«A idade ainda é um factor bloqueador em determinados processos de recrutamento» (vídeo)
De um lado, um bom exemplo – a Nestlé – que tem quatro gerações a conviver na empresa, não só porque tem uma antiguidade elevada, mas porque quando vai ao mercado contratar é para as competências que olha, e não para a idade, como prova a recente contratação de um profissional com 62 anos para o seu shared service center. Do outro lado, do dos recrutadores, admite-se que em muitas empresas ainda existe uma barreira psicológica relacionada com a idade. Maria do Rosário Vilhena, directora de Recursos Humanos da Nestlé Portugal, e Nuno Troni, director da Randstad Professionals, partilham as suas visões sobre a diversidade geracional nas empresas, em mais uma RE(talk).
Por Sandra M. Pinto
O choque de gerações foi o tema em concreto proposto para debate, numa conversa moderada por Ana Leonor Martins, directora de Redacção da Human Resources, revista parceira da Randstad neste iniciativa que junta dois profissionais para falar sobre temas prementes na Gestão de Pessoas.
Em Janeiro, o tema “maior” das RE(talks) é o da Diversidade e Inclusão. E ainda que, neste âmbito, não seja a diversidade geracional que surge no ‘top of mind’, é importante que não seja negligenciado, pois persistem algumas ideias pre-concebidas.

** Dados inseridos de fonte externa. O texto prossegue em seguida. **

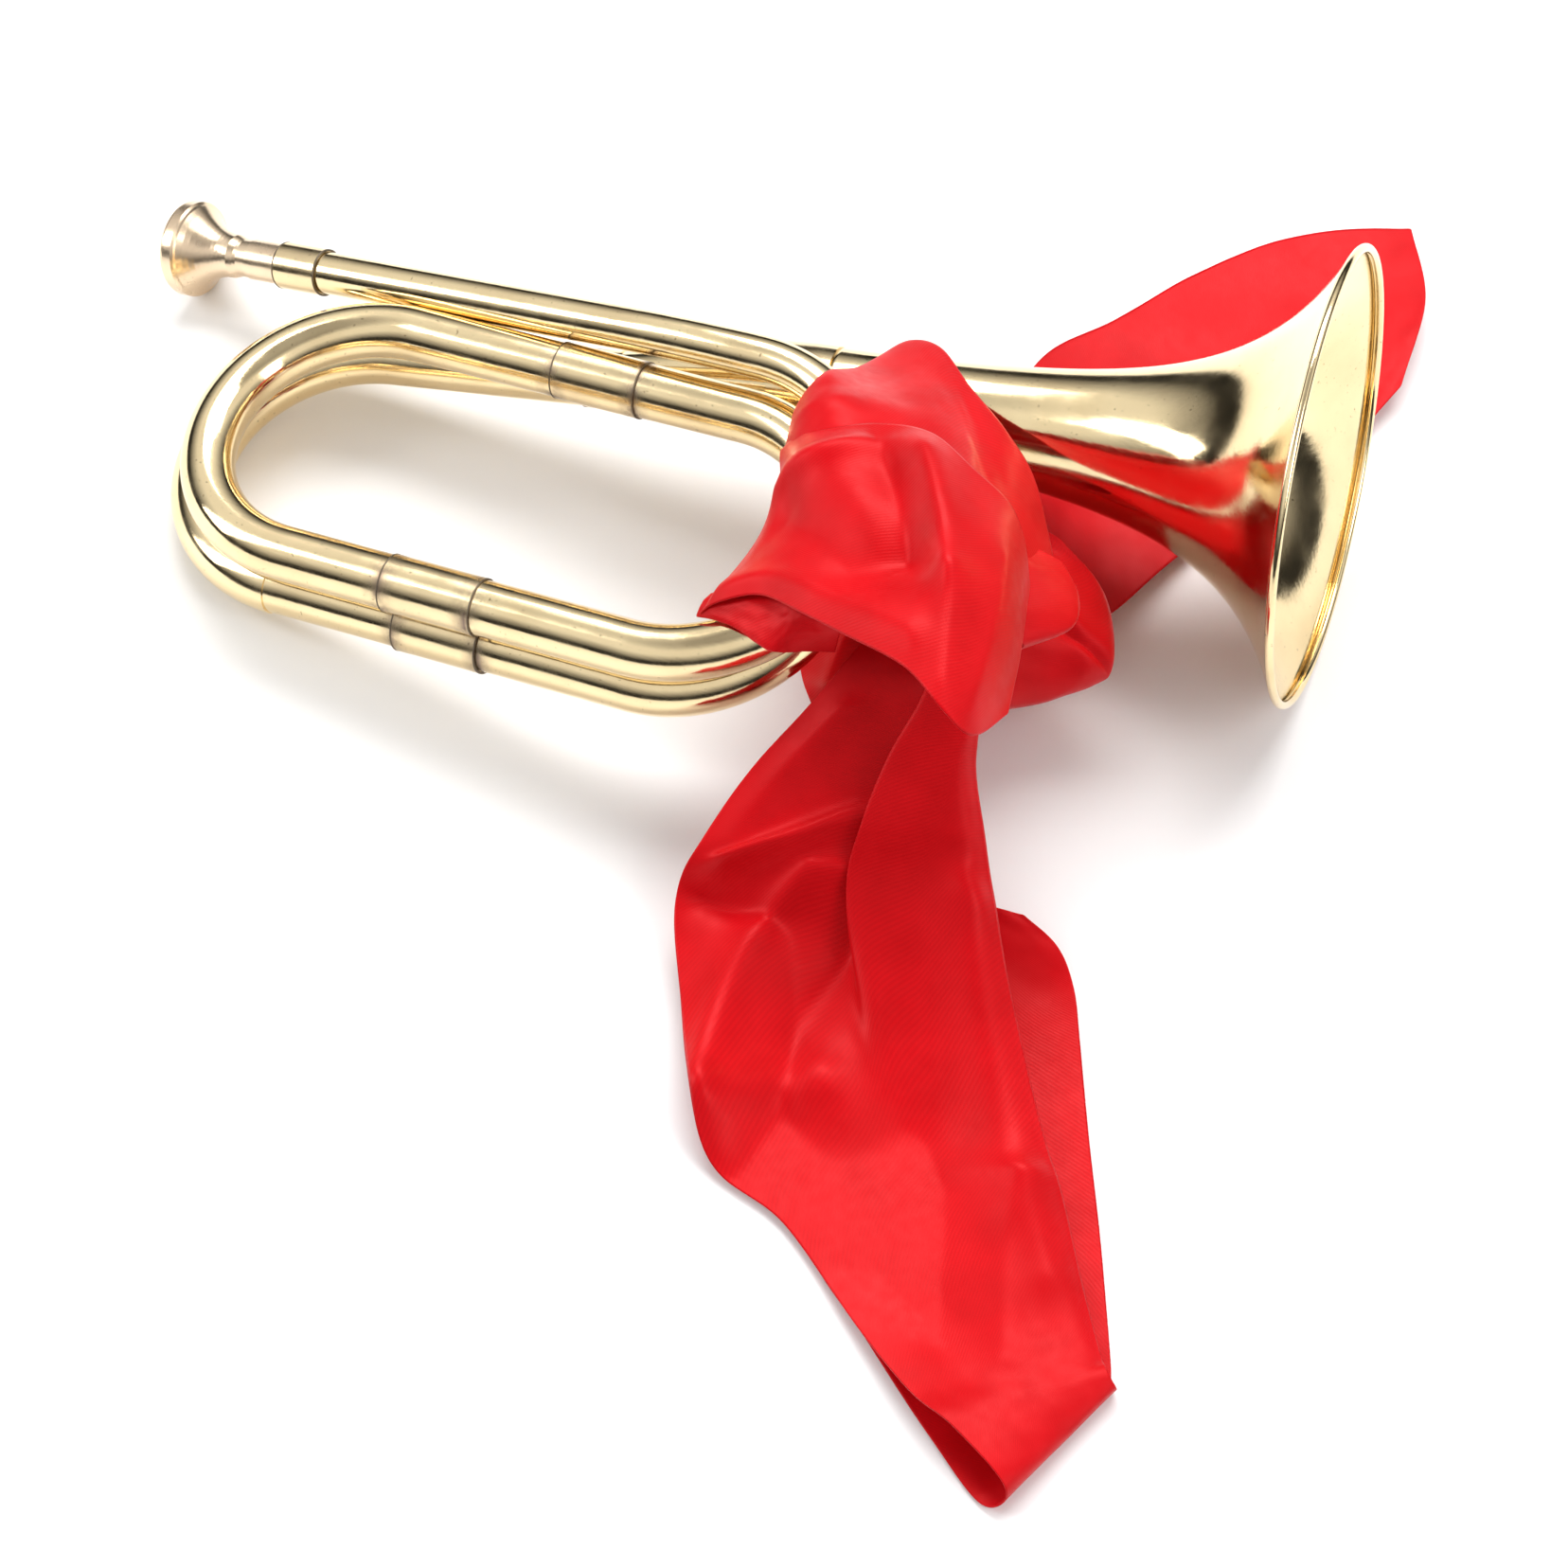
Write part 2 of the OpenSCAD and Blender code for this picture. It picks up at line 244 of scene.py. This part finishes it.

Apesar de a Nestlé ser uma empesa bastante diversa e inclusive, nomeadamente em termos geracionais, Maria do Rosário Vilhena concorda que este é de facto “um tema”. «A tendência imediata é associarmos a diversidade e inclusão mais a temas como género, religião ou raça, mas a idade também deve ser considerada. Na Nestlé, tratamos os temas da diversidade como a valorização do individuo, pois cada pessoa possui distintas características, tal como diversidade de pensamento, pelo que para mim diversidade passa por reconhecer a diferença dos outros, respeitar e valorizar a especificidade de cada um.» Em termos de idade, concretiza, «na Nestlé existe uma população que passa quase por quatro gerações, havendo assim uma diversidade enorme e bastante rica. Gostamos que ela exista e trabalhamos activamente para a promover».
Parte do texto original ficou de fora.